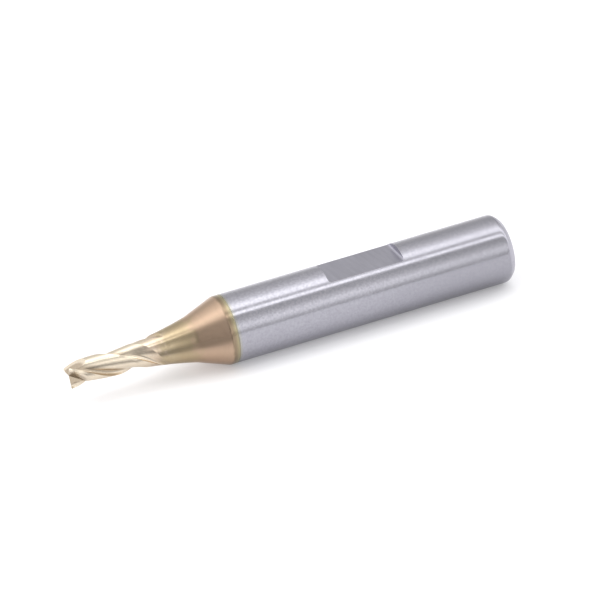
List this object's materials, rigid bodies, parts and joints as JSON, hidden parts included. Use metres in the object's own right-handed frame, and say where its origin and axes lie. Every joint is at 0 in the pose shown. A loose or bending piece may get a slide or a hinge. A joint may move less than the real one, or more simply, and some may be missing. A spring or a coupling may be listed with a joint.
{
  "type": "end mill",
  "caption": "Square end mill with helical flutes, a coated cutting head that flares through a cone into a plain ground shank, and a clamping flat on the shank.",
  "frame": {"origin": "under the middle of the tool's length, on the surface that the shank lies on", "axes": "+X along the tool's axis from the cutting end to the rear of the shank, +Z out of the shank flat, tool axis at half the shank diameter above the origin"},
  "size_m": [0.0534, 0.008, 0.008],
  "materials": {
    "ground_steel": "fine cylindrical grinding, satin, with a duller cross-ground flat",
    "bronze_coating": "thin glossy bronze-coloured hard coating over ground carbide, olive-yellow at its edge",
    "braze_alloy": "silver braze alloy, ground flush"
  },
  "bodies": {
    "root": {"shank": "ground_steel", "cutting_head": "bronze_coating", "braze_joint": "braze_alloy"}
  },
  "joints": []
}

————

DIRECTIONS
Extract the complete listing verbatim.

ANSWER TO THIS EXERCISE
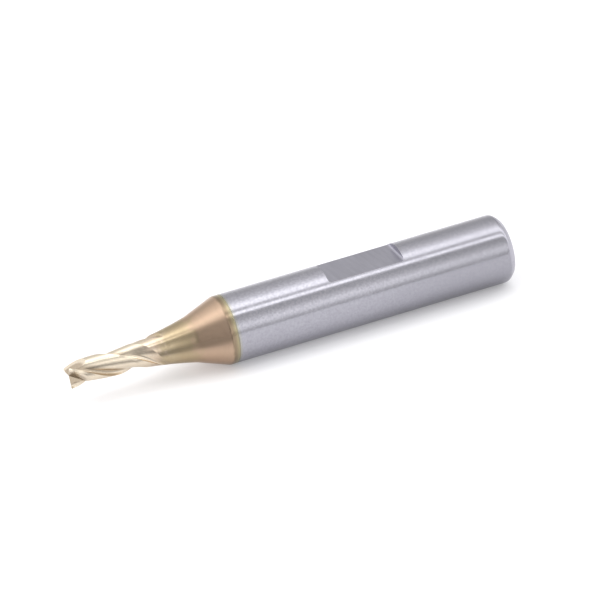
List this object's materials, rigid bodies, parts and joints as JSON, hidden parts included. Use metres in the object's own right-handed frame, and say where its origin and axes lie. Every joint is at 0 in the pose shown. A loose or bending piece may get a slide or a hinge. A joint may move less than the real one, or more simply, and some may be missing. A spring or a coupling may be listed with a joint.
{
  "type": "end mill",
  "caption": "Square end mill with helical flutes, a coated cutting head that flares through a cone into a plain ground shank, and a clamping flat on the shank.",
  "frame": {"origin": "under the middle of the tool's length, on the surface that the shank lies on", "axes": "+X along the tool's axis from the cutting end to the rear of the shank, +Z out of the shank flat, tool axis at half the shank diameter above the origin"},
  "size_m": [0.0534, 0.008, 0.008],
  "materials": {
    "ground_steel": "fine cylindrical grinding, satin, with a duller cross-ground flat",
    "bronze_coating": "thin glossy bronze-coloured hard coating over ground carbide, olive-yellow at its edge",
    "braze_alloy": "silver braze alloy, ground flush"
  },
  "bodies": {
    "root": {"shank": "ground_steel", "cutting_head": "bronze_coating", "braze_joint": "braze_alloy"}
  },
  "joints": []
}